# Start of EXTRACTED DATA

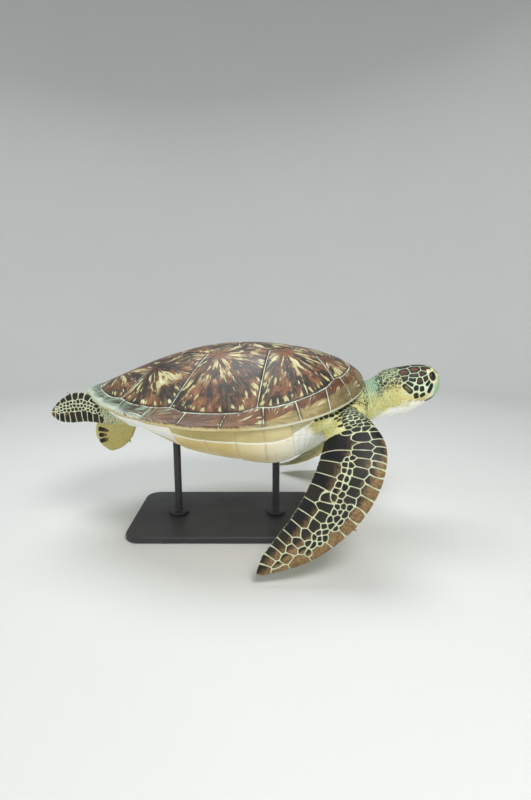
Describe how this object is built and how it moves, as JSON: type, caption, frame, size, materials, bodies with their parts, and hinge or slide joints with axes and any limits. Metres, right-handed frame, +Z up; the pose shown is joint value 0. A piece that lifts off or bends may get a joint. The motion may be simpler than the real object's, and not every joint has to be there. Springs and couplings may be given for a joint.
{
  "type": "green sea turtle model on a display stand",
  "caption": "Life-size swimming green sea turtle with a plated shell and long flippers, held over a flat base by two rods.",
  "frame": {"origin": "middle of the underside of the stand's base, on the floor", "axes": "+X towards the turtle's head, +Y to its left, +Z up"},
  "size_m": [1.0987, 0.8443, 0.5464],
  "materials": {
    "carapace": "satin horn, chestnut with cream rays",
    "plastron": "satin horn, pale yellow",
    "skin": "matt wrinkled skin, cream and yellow",
    "scaled_skin": "satin dark scales with cream seams",
    "eye": "wet gloss, near black",
    "claw": "satin horn",
    "stand": "satin black powder coat"
  },
  "bodies": {
    "root": {"carapace": "carapace", "plastron": "plastron", "torso": "skin", "neck": "skin", "head": "scaled_skin", "eye_left": "eye", "eye_right": "eye", "front_flipper_right": "scaled_skin", "front_flipper_left": "scaled_skin", "hind_flipper_right": "scaled_skin", "hind_flipper_left": "scaled_skin", "front_claw_right": "claw", "front_claw_left": "claw", "hind_claw_right": "claw", "hind_claw_left": "claw", "tail": "scaled_skin", "stand_base": "stand", "stand_rod_front": "stand", "stand_rod_rear": "stand"}
  },
  "joints": []
}
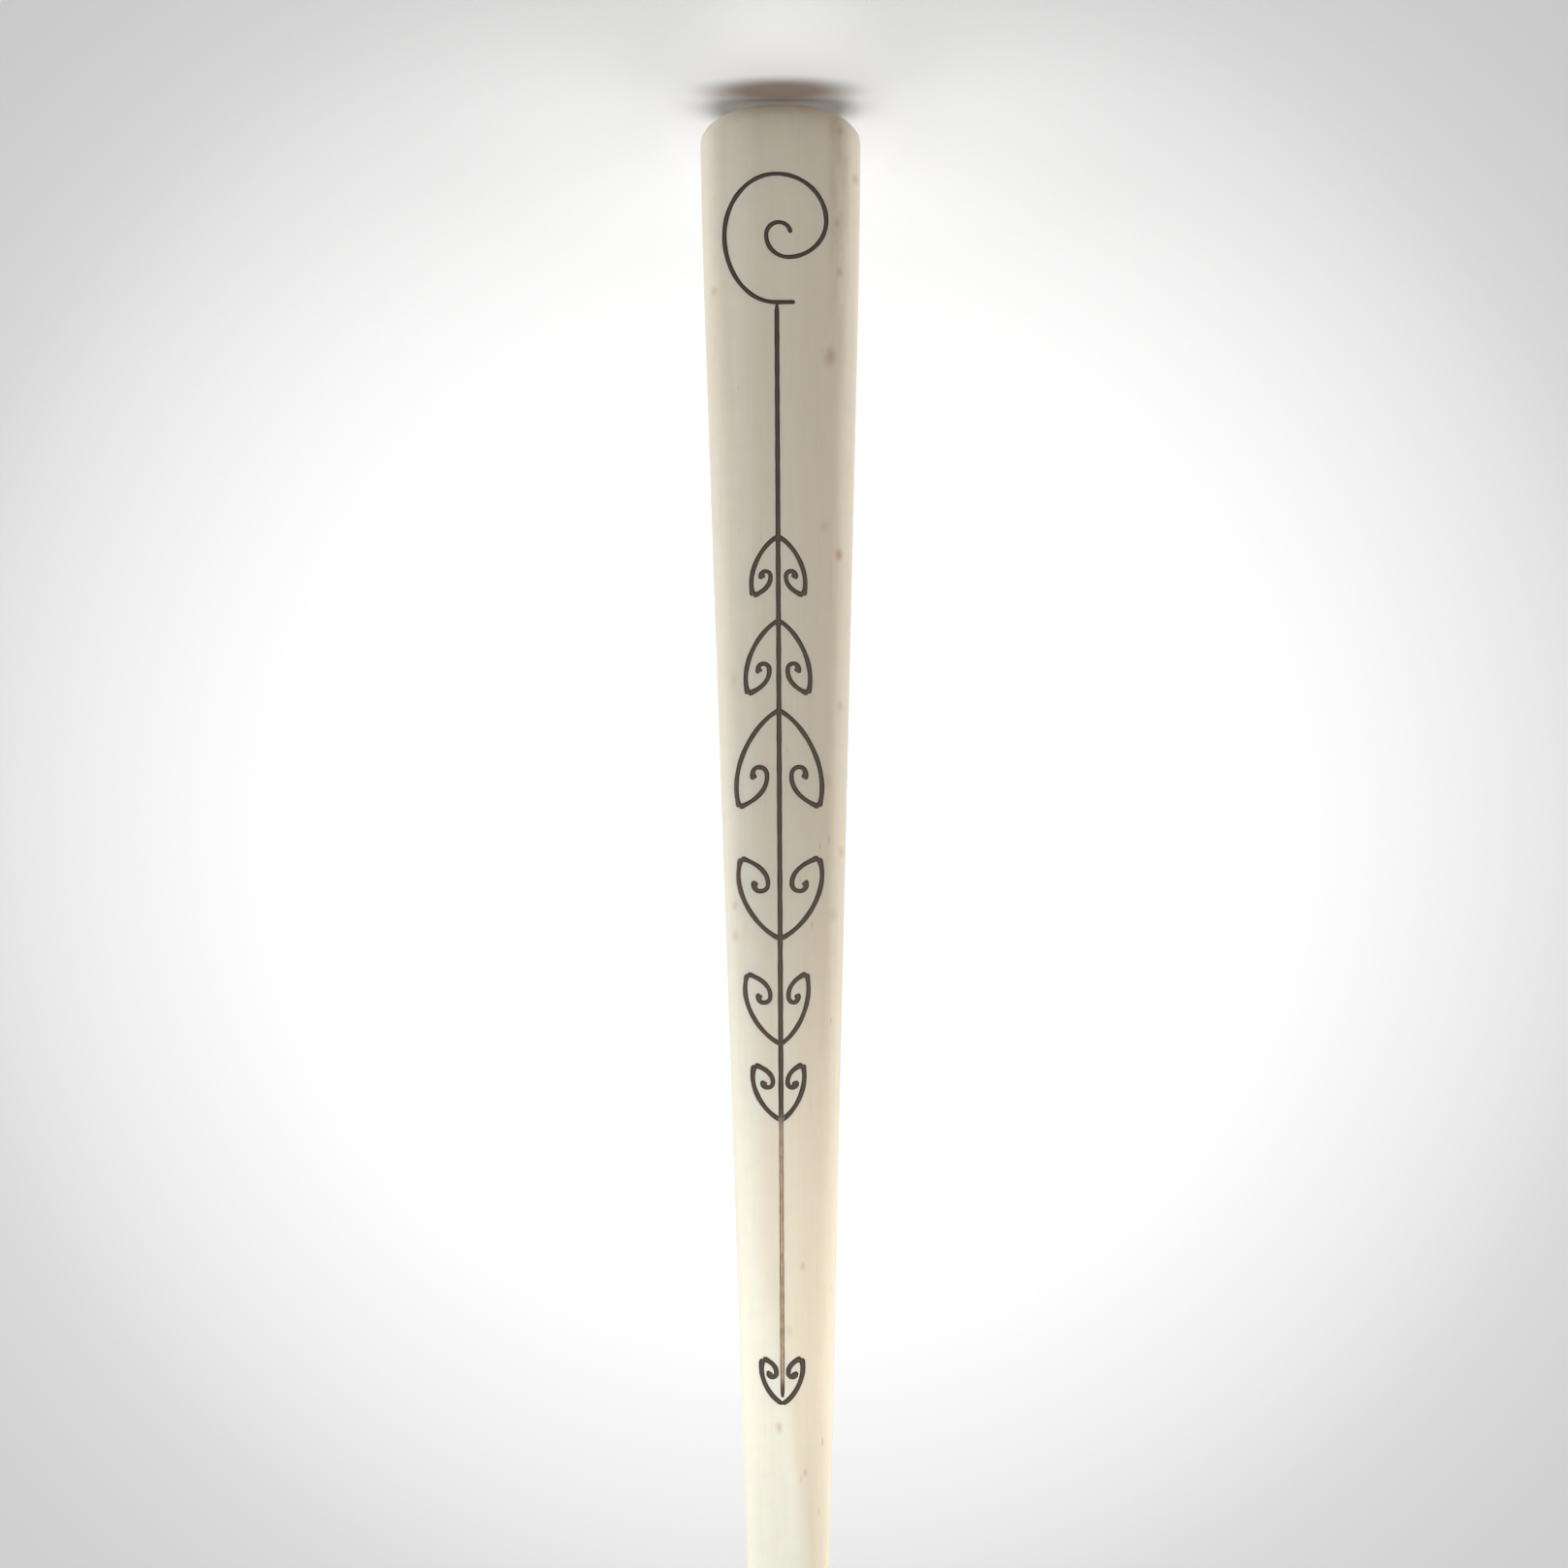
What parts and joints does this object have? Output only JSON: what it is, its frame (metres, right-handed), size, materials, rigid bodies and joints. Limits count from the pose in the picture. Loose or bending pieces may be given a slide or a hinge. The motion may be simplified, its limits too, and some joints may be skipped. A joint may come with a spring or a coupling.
{
  "type": "bone folder",
  "caption": "Slim tapered bone folder for creasing and scoring paper, rounded head and narrow tip, pigment-filled engraved spiral and leaf ornament on the front.",
  "frame": {"origin": "centre of the bounding box at its lowest level, which is the small flat land at the middle of the rounded head end that the folder stands on", "axes": "+Z along the blade from the wide head end to the narrow tip; +X across the blade's width; the engraved face looks towards -Y and the plain back face towards +Y"},
  "size_m": [0.0178, 0.007, 0.2],
  "materials": {
    "bone": "satin",
    "pigment": "matte"
  },
  "bodies": {
    "root": {"blade": "bone", "spiral_fill": "pigment", "stem_fill": "pigment", "leaf_1_left_fill": "pigment", "leaf_1_right_fill": "pigment", "leaf_2_left_fill": "pigment", "leaf_2_right_fill": "pigment", "leaf_3_left_fill": "pigment", "leaf_3_right_fill": "pigment", "leaf_4_left_fill": "pigment", "leaf_4_right_fill": "pigment", "leaf_5_left_fill": "pigment", "leaf_5_right_fill": "pigment", "leaf_6_left_fill": "pigment", "leaf_6_right_fill": "pigment", "leaf_7_left_fill": "pigment", "leaf_7_right_fill": "pigment"}
  },
  "joints": []
}
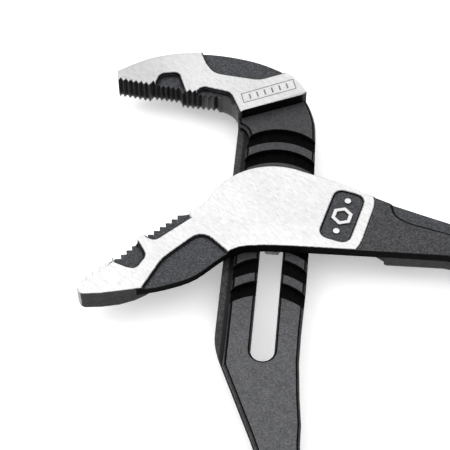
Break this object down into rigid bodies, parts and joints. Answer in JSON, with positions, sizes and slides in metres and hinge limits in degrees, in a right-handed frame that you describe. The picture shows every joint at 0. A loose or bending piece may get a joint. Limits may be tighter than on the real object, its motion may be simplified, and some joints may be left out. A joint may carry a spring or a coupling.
{
  "type": "tongue and groove pliers",
  "caption": "Adjustable slip-joint pliers: a hooked upper jaw on a slotted, grooved shank, a swinging lower jaw lever with a hidden pivot, and two soft grips.",
  "frame": {"origin": "on the pivot's axis, in the plane of the pale ground face of the head plate", "axes": "+Z out of the ground face, through the thickness of the tool; +Y along the slot towards the upper jaw; +X away from the mouth, towards the lower lever's handle"},
  "size_m": [0.232, 0.2433, 0.019],
  "materials": {
    "forged_steel": "dark grey fine-grained forged steel; the flat faces of the jaws and the head plate are ground bright with fine slanting scratches",
    "pivot_steel": "turned dark steel",
    "hard_grip": "hard black plastic with a fine spark texture",
    "grip_inlay": "plain grey plastic",
    "soft_grip": "soft matt black rubber with moulded ribs"
  },
  "bodies": {
    "upper_lever": {"upper_jaw_lever": "forged_steel", "upper_grip_core": "hard_grip", "upper_grip_inlay": "grip_inlay", "upper_grip_palm_pad": "soft_grip", "upper_grip_finger_pad": "soft_grip", "upper_grip_end_cap": "hard_grip"},
    "slider": {"slot_bush": "pivot_steel", "thrust_plate": "pivot_steel"},
    "lower_lever": {"lower_jaw_lever": "forged_steel", "pivot_stud": "pivot_steel", "spring_washer": "pivot_steel", "pivot_nut": "pivot_steel", "lower_grip_core": "hard_grip", "lower_grip_inlay": "grip_inlay", "lower_grip_palm_pad": "soft_grip", "lower_grip_finger_pad": "soft_grip", "lower_grip_end_cap": "hard_grip"}
  },
  "joints": [
    {"name": "groove_slide", "type": "slide", "parent": "upper_lever", "child": "slider", "axis": [0, 1, 0], "range_m": [-0.0385, 0.0154]},
    {"name": "jaw_pivot", "type": "hinge", "parent": "slider", "child": "lower_lever", "pos_m": [0, 0, 0], "axis": [0, 0, -1], "range_deg": [0, 56]}
  ]
}
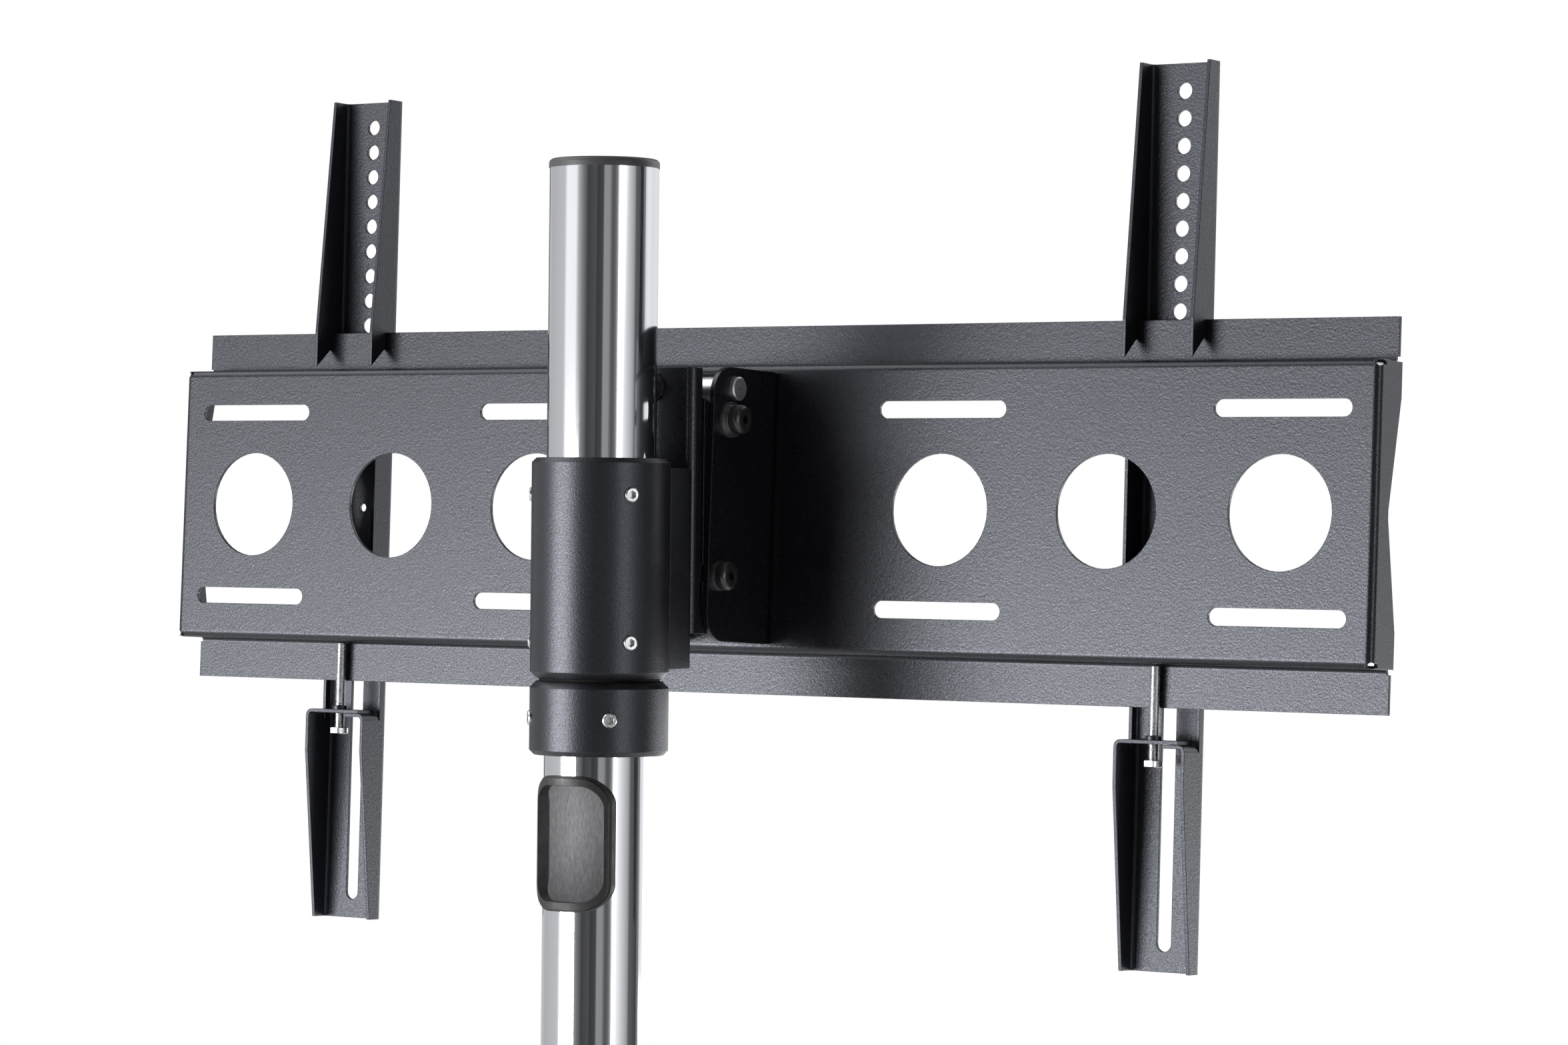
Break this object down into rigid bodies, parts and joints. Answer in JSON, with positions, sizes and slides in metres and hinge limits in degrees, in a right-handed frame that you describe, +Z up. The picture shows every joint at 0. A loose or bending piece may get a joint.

# End of EXTRACTED DATA

:: PROBLEM DETAILS ::
Pull every line containing the word "from" out of the material.

:: EXERCISE RESPONSE ::
What parts and joints does this object have? Output only JSON: what it is, its frame (metres, right-handed), size, materials, rigid bodies and joints. Limits count from the pose in the picture. Loose or bending pieces may be given a slide or a hinge. The motion may be simplified, its limits too, and some joints may be skipped. A joint may come with a spring or a coupling.
  "frame": {"origin": "centre of the bounding box at its lowest level, which is the small flat land at the middle of the rounded head end that the folder stands on", "axes": "+Z along the blade from the wide head end to the narrow tip; +X across the blade's width; the engraved face looks towards -Y and the plain back face towards +Y"},
  "frame": {"origin": "on the pivot's axis, in the plane of the pale ground face of the head plate", "axes": "+Z out of the ground face, through the thickness of the tool; +Y along the slot towards the upper jaw; +X away from the mouth, towards the lower lever's handle"},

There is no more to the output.